STATED PROBLEM - Copy, without any alteration, the lines from the one that includes "for name, shape" up to and including the one that includes "before = set(bpy.data.objects)".

--- START OF RECORDS FOR THIS TASK ---

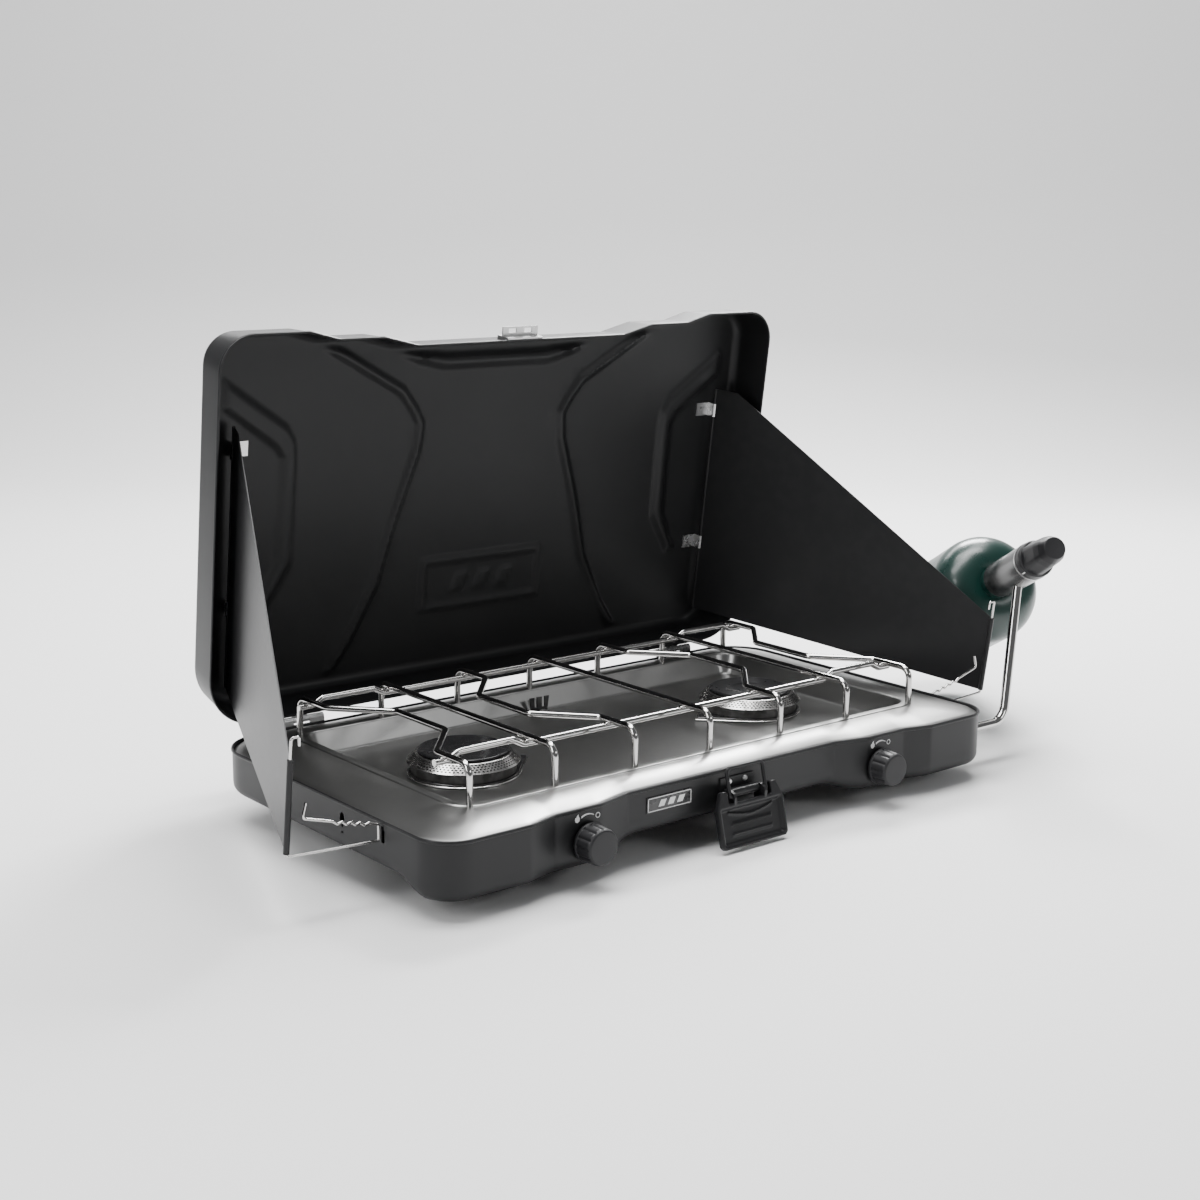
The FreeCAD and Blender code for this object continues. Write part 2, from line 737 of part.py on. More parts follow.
def make_latch_lever():
    """Moulded lever: plate with a raised rim, two finger ribs and a pair of ears."""
    p = latch_pivot()
    down, out = lever_frame()

    def outline(inset, depth):
        half_width = lever_half - inset
        low = lever_length - inset
        top = lever_top + inset * 0.8
        side = [(lever_top_half - inset, top), (half_width, 11.0),
                (half_width - 0.5, low - 2.5), (half_width - 3, low)]
        line = side + [(-x, d) for x, d in reversed(side)]
        return [p + X * x + down * d + out * depth for x, d in line]

    plate = slab(outline(0, 2.0), out * lever_plate)
    rim_height = lever_plate + lever_rim
    inside = slab(outline(lever_rim_width, 1.0), out * (rim_height + 2))
    rim = slab(outline(0, 2.0), out * rim_height).cut(inside)
    ribs = []
    for d in (21.0, 29.0):
        corner = p - X * 20 + down * d + out * 2.0
        other = corner + X * 40
        ribs.append(slab([corner, other, other + down * 2, corner + down * 2], out * (lever_plate + 1.4)))
    ears = []
    x0 = barrel_half + gap
    for s in (-1, 1):
        ear = rod(vec(s * x0, p.y, p.z), X * s, ear_thick, 3.6)
        front_ear = rod(vec(s * x0, p.y - bail_out, p.z - 1), X * s, ear_thick, 3.4)
        web = slab([vec(s * x0, p.y, p.z + 3.4), vec(s * x0, p.y - bail_out, p.z + 2.2),
                    vec(s * x0, p.y - bail_out - 3, p.z - 9), vec(s * x0, p.y, p.z - 9)], X * s * ear_thick)
        ears += [ear, front_ear, web]
    lever = fuse([plate, rim] + ribs)
    notch_corner = p - X * lever_notch + down * (lever_top - 1) + out * -1
    notch_end = notch_corner + X * (2 * lever_notch)
    notch = slab([notch_corner, notch_end, notch_end + down * 10.5, notch_corner + down * 10.5], out * 14)
    lever = fuse([lever.cut(notch)] + ears)
    lever = lever.cut(rod(vec(-99, p.y, p.z), X, 198, latch_pin_r))
    return lever.cut(rod(vec(-99, p.y - bail_out, p.z - 1), X, 198, bail_r + fit)).removeSplitter()


def make_latch_pin():
    p = latch_pivot()
    end = barrel_half + gap + ear_thick
    return rod(vec(-end, p.y, p.z), X, 2 * end, latch_pin_r)


def make_latch_bail():
    """Wire loop that hooks over the lid's catch."""
    p = latch_pivot()
    y = p.y - bail_out
    z = p.z - 1
    x = barrel_half + gap + ear_thick + gap + bail_r
    inner = barrel_half + gap + 0.4
    top_y = y + 5
    points = [vec(-inner, y, z), vec(-x, y, z), vec(-x, top_y, z + bail_height), vec(x, top_y, z + bail_height),
              vec(x, y, z), vec(inner, y, z)]
    return bent_rod(points, [1.6, 4.0, 4.0, 1.6], bail_r)


# ---- lid ----
def lid_solid(inset):
    """Lid drawn closed, rim down: upright rim, drafted walls and a rounded shoulder round the panel."""
    z = hinge_z
    top = lid_depth - inset
    shoulder = top - lid_crown
    low = -1.0 if inset else 0.0
    return loft(case_outline(inset, z + low), case_outline(inset, z + hem_height),
                case_outline(inset + lid_draft, z + shoulder),
                case_outline(inset + lid_draft + lid_crown_inset, z + top))


def make_lid_shell():
    """Pressed steel lid with a rolled rim."""
    roll = Part.Face(case_outline(-hem, hinge_z)).extrude(Z * hem_height)
    return open_lid(lid_solid(0).fuse(roll).cut(lid_solid(sheet)))


def make_lid_catch():
    """Bright hooked plate on the lid's front edge that the bail pulls on."""
    y = middle_front
    z = hinge_z
    plate = box(-18, 18, y - hem - 1.2, y - hem, z + 1, z + 16)
    flange = box(-18, 18, y - hem - 9, y - hem, z + 9, z + 10.2)
    slots = [box(s * 8 - 4, s * 8 + 4, y - hem - 7.5, y - hem - 4, z + 8, z + 11) for s in (-1, 1)]
    back_fill = box(-18, 18, y - hem, y + 4, z + hem_height + 0.1, z + 16).cut(lid_solid(0))
    catch = fuse([plate, flange, back_fill]).cut(Part.makeCompound(slots))
    return open_lid(catch)


def hinge_knuckle(x0, x1):
    return rod(vec(x0, hinge_y, hinge_z), X, x1 - x0, knuckle_r)


def hinge_pieces():
    """For each hinge: the middle and the places where its three knuckles begin and end."""
    for s in (-1, 1):
        middle = s * (half - hinge_inset)
        wide = leaf_width / 2
        narrow = leaf_width / 6
        yield middle, middle - wide, middle - narrow, middle + narrow, middle + wide


def pin_bore():
    starts = [vec(pieces[0] - leaf_width, hinge_y, hinge_z) for pieces in hinge_pieces()]
    return [rod(start, X, 2 * leaf_width, hinge_pin_r) for start in starts]


def make_hinge_base_leaves():
    """Leaves on the back of the case, each with the two outer knuckles."""
    leaves = []
    for m, a, b, c, d in hinge_pieces():
        plate = box(a, d, back, back + hem + leaf_thick, base + 20, lip - hem_height)
        over = box(a, d, back + hem, back + hem + leaf_thick, lip - hem_height, hinge_z - 0.5)
        clear = box(b - gap, c + gap, back + hem, back + 9, hinge_z - knuckle_r - gap, hinge_z + 9)
        leaf = plate.fuse(over).cut(clear)
        leaf = fuse([leaf, hinge_knuckle(a, b - gap), hinge_knuckle(c + gap, d)])
        leaves.append(leaf.cut(Part.makeCompound(pin_bore())))
    return Part.makeCompound(leaves)


def make_hinge_lid_leaves():
    """Leaves on the back of the lid, each with the middle knuckle."""
    leaves = []
    for m, a, b, c, d in hinge_pieces():
        plate = box(a, d, back - 4, back + hem + leaf_thick, hinge_z + hem_height + 0.05, hinge_z + 20)
        plate = plate.cut(lid_solid(0))
        over = box(b, c, back + hem, back + hem + leaf_thick, hinge_z + 0.5, hinge_z + hem_height + 1)
        leaf = fuse([plate, over, hinge_knuckle(b, c)])
        bore = rod(vec(m - leaf_width, hinge_y, hinge_z), X, 2 * leaf_width, hinge_pin_r + fit)
        leaves.append(open_lid(leaf.cut(bore)))
    return Part.makeCompound(leaves)


def make_hinge_pins():
    return Part.makeCompound([rod(vec(a - 0.8, hinge_y, hinge_z), X, d - a + 1.6, hinge_pin_r)
                              for m, a, b, c, d in hinge_pieces()])


# ---- windscreens, drawn for the right one ----
def screen_axes():
    """The hinge line's foot, and the direction from it to the screen's front edge."""
    a = math.radians(screen_swing)
    foot = lid_point(half - screen_hinge_in, 0, screen_hinge_off)
    return foot, X * math.sin(a) - BEHIND * math.cos(a)


def screen_reach():
    return case_depth - screen_reach_less


def screen_point(across, along):
    foot, out = screen_axes()
    return foot + out * across + ALONG * along


def hem_tube(start, length, outer, inner):
    return rod(start, ALONG, length, outer).cut(rod(start - ALONG, ALONG, length + 2, inner))


def make_windscreen():
    """Sheet steel side screen: rolled hinge edge, sloping top, rolled front edge that holds the wire."""
    foot, out = screen_axes()
    normal = out.cross(ALONG).normalize()
    reach = screen_reach()
    top = case_depth - screen_top_less
    line = [(0, screen_low_back), (0, top), (screen_flat, top),
            (reach, screen_front_top), (reach, screen_low_front)]
    sheet_body = slab([screen_point(a, b) - normal * (screen_thick / 2) for a, b in line], normal * screen_thick)
    hinge_roll = rod(screen_point(0, screen_low_back), ALONG, top - screen_low_back, screen_rod_r)
    hem_length = screen_front_top - screen_low_front
    front_roll = rod(screen_point(reach, screen_low_front), ALONG, hem_length, front_hem_r)
    bore = rod(screen_point(reach, screen_low_front - 1), ALONG, hem_length + 2, screen_wire_r + fit)
    return fuse([sheet_body, hinge_roll, front_roll]).cut(bore)


def make_screen_clips():
    """Bright clips riveted to the lid, each rolled round the screen's hinge edge."""
    foot, out = screen_axes()
    clips = []
    for place in clip_places:
        low = place - clip_length / 2
        centre = screen_point(0, low)
        roll = rod(centre, ALONG, clip_length, screen_rod_r + fit + 1.1)
        start = lid_point(half - screen_hinge_in, low, screen_hinge_off)
        panel = lid_depth - sheet
        depth = panel - screen_hinge_off
        plate_x = -2.2 - clip_plate
        plate_line = [(plate_x, depth), (-1.2, depth), (-1.2, depth - clip_thick), (plate_x, depth - clip_thick)]
        web_line = [(-2.2, depth), (-1.2, depth), (-1.2, 1.0), (-2.2, 1.0)]
        plate = slab([start + X * a + BEHIND * b for a, b in plate_line], ALONG * clip_length)
        web = slab([start + X * a + BEHIND * b for a, b in web_line], ALONG * clip_length)
        bore = rod(centre - ALONG, ALONG, clip_length + 2, screen_rod_r + fit)
        slit = []
        for spread in (-1, 1):
            a = math.radians(screen_swing + slit_spread * spread)
            slit.append(start - ALONG + (X * math.sin(a) - BEHIND * math.cos(a)) * 9)
        opening = slab([start - ALONG, slit[0], slit[1]], ALONG * (clip_length + 2))
        hole = rod(start + X * (plate_x + clip_plate / 2) + ALONG * (clip_length / 2) + BEHIND * (depth + 5),
                   BEHIND * -1, 12, 1.6)
        clips.append(fuse([roll, plate, web]).cut(bore).cut(opening).cut(hole))
    return Part.makeCompound(clips)


def make_clip_rivets():
    """Rivets through the clips and the lid."""
    rivets = []
    for place in clip_places:
        x = half - screen_hinge_in - 2.2 - clip_plate / 2
        inner = lid_depth - sheet
        shank = rod(lid_point(x, place, inner), BEHIND * -1, clip_thick, 1.6)
        head = rod(lid_point(x, place, inner - clip_thick), BEHIND * -1, 1.2, 3.0)
        rivets.append(shank.fuse(head).removeSplitter())
    pair = Part.makeCompound(rivets)
    return both_sides(pair)


def hem_end(along):
    return screen_point(screen_reach(), along)


def make_screen_wire():
    """Bent spring wire: turns in the screen's front hem, hooks at the top, reaches to the case's slot."""
    low = hem_end(screen_low_front)
    high = hem_end(screen_front_top)
    y, z_low, z_high = screen_wire_end()
    tip_x = half + side_gap
    inward = vec(-1, 0, 0)
    hook = [high + ALONG * 9 + inward * 6.5, high + ALONG * 15.5 + inward * 6.0, high + ALONG * 15.5, high]
    start_low = low - ALONG * 2.5
    reach = start_low.x - tip_x
    points = hook + [start_low, vec(tip_x, y, z_low), vec(tip_x, y, z_high)]
    bends = [2.0, 2.0, 0, 2.0, 1.4, 1.4]
    points.pop(3)
    bends.pop(2)
    teeth = 5
    for i in range(1, 2 * teeth):
        share = 0.06 + 0.5 * i / (2 * teeth)
        lift = 1.1 if i % 2 else -0.7
        points.append(vec(tip_x + reach * share, y, z_high + 9.5 * share / 0.56 + lift))
        bends.append(0.6)
    points.append(vec(tip_x + reach * 0.84, y, z_high + 16.5))
    bends.append(2.5)
    points.append(vec(tip_x + reach * 0.80, y, z_high + 27.0))
    return bent_rod(points, bends, screen_wire_r)


def screen_wire_end():
    """Where the wire reaches the case's side: its place along Y, and the low and high ends of its loop."""
    low = hem_end(screen_low_front)
    return low.y - 3.0, low.z - 5.0, low.z + 6.5


def screen_slot():
    y, z_low, z_high = screen_wire_end()
    return y, z_low - 1.5, z_high + 2.5


def parts():
    """Every node by name, with its shape."""
    yield "case_bottom", make_case_bottom()
    yield "rubber_feet", make_rubber_feet()
    yield "foot_screws", make_foot_screws()
    yield "cooktop_panel", make_cooktop_panel()
    pairs = [("burner_trim", make_burner_trim), ("burner_body", make_burner_body),
             ("burner_ring", make_burner_ring), ("burner_cap", make_burner_cap),
             ("mixing_tube", make_mixing_tube), ("valve", make_valve),
             ("knob_stem", make_knob_stem), ("knob", make_knob), ("windscreen", make_windscreen),
             ("windscreen_clips", make_screen_clips), ("windscreen_wire", make_screen_wire)]
    for name, make in pairs:
        shape = make()
        yield name + "_right", shape
        yield name + "_left", mirrored(shape)
    yield "manifold_pipe", make_manifold_pipe()
    yield "inlet_fitting", make_inlet_fitting()
    yield "supply_pipe", make_supply_pipe()
    yield "regulator_body", make_regulator_body()
    yield "regulator_ring", make_regulator_ring()
    yield "regulator_grip", make_regulator_grip()
    yield "gas_cylinder", make_gas_cylinder()
    for i in range(7):
        yield "grate_wire_%d" % (i + 1), make_grate_wire(i)
    yield "grate_front_rail", make_grate_rail(front + rail_in_front)
    yield "grate_rear_rail", make_grate_rail(back - rail_in_back)
    yield "transport_clip", make_transport_clip()
    yield "clip_screw", make_clip_screw()
    yield "front_badge", make_front_badge()
    yield "latch_bracket", make_latch_bracket()
    yield "latch_rivets", make_latch_rivets()
    yield "latch_lever", make_latch_lever()
    yield "latch_pin", make_latch_pin()
    yield "latch_bail", make_latch_bail()
    yield "lid_shell", make_lid_shell()
    yield "lid_catch", make_lid_catch()
    yield "hinge_base_leaves", make_hinge_base_leaves()
    yield "hinge_lid_leaves", make_hinge_lid_leaves()
    yield "hinge_pins", make_hinge_pins()
    yield "screen_clip_rivets", make_clip_rivets()


for name, shape in parts():
    for solid in shape.Solids:
        if not solid.isValid():
            print("not valid:", name)
    Part.makeCompound(shape.Solids).exportStep("parts/%s.step" % name)
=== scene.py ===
import bmesh
import bpy
import json
import math
import numpy as np
from mathutils import Matrix, Vector
from mathutils.geometry import delaunay_2d_cdt


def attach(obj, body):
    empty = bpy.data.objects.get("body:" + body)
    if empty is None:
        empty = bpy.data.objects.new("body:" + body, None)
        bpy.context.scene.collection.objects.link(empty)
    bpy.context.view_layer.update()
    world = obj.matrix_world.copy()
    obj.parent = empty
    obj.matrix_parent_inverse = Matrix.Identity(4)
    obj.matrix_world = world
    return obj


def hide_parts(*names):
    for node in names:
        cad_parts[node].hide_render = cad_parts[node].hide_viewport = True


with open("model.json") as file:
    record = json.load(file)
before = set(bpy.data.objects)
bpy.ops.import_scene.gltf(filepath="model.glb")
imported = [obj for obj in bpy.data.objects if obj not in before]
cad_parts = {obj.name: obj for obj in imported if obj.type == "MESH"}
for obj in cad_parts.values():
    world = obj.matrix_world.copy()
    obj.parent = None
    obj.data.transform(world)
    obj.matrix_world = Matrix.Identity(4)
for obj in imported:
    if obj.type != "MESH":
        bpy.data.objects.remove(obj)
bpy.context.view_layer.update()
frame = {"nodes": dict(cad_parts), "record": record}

# Everything is drawn in millimetres, and turned into metres when a piece is finished.


# ---------------------------------------------------------------- case
# The lower case is one deep pressing of sheet steel with a rolled lip and a soft bottom edge, powder coated
# black. Its front steps back twice, so that the knobs and the latch sit protected. It is raised except at two
# front pads, and stands on four rubber feet.
HALF, FRONT, BACK = 281.0, -156.0, 156.0
BASE, EDGE, WALL = 12.5, 9.0, 1.2
FOLDS = ((204.6, 0.0), (179.0, 6.9), (137.5, 6.9), (106.3, 14.7))
SIDES = ((-1, "left"), (1, "right"))


def quarter(count):
    """Angles from nothing to a quarter turn, in even steps."""
    return [math.pi / 2 * k / count for k in range(count + 1)]


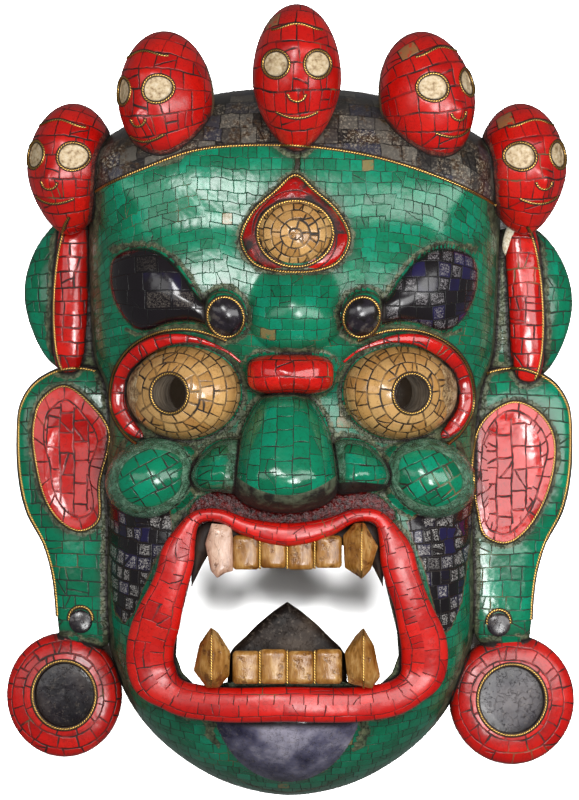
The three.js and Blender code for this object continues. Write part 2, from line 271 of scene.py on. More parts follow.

--- END OF RECORDS FOR THIS TASK ---

ANSWER TO THE TASK -
for name, shape in parts():
    for solid in shape.Solids:
        if not solid.isValid():
            print("not valid:", name)
    Part.makeCompound(shape.Solids).exportStep("parts/%s.step" % name)
=== scene.py ===
import bmesh
import bpy
import json
import math
import numpy as np
from mathutils import Matrix, Vector
from mathutils.geometry import delaunay_2d_cdt


def attach(obj, body):
    empty = bpy.data.objects.get("body:" + body)
    if empty is None:
        empty = bpy.data.objects.new("body:" + body, None)
        bpy.context.scene.collection.objects.link(empty)
    bpy.context.view_layer.update()
    world = obj.matrix_world.copy()
    obj.parent = empty
    obj.matrix_parent_inverse = Matrix.Identity(4)
    obj.matrix_world = world
    return obj


def hide_parts(*names):
    for node in names:
        cad_parts[node].hide_render = cad_parts[node].hide_viewport = True


with open("model.json") as file:
    record = json.load(file)
before = set(bpy.data.objects)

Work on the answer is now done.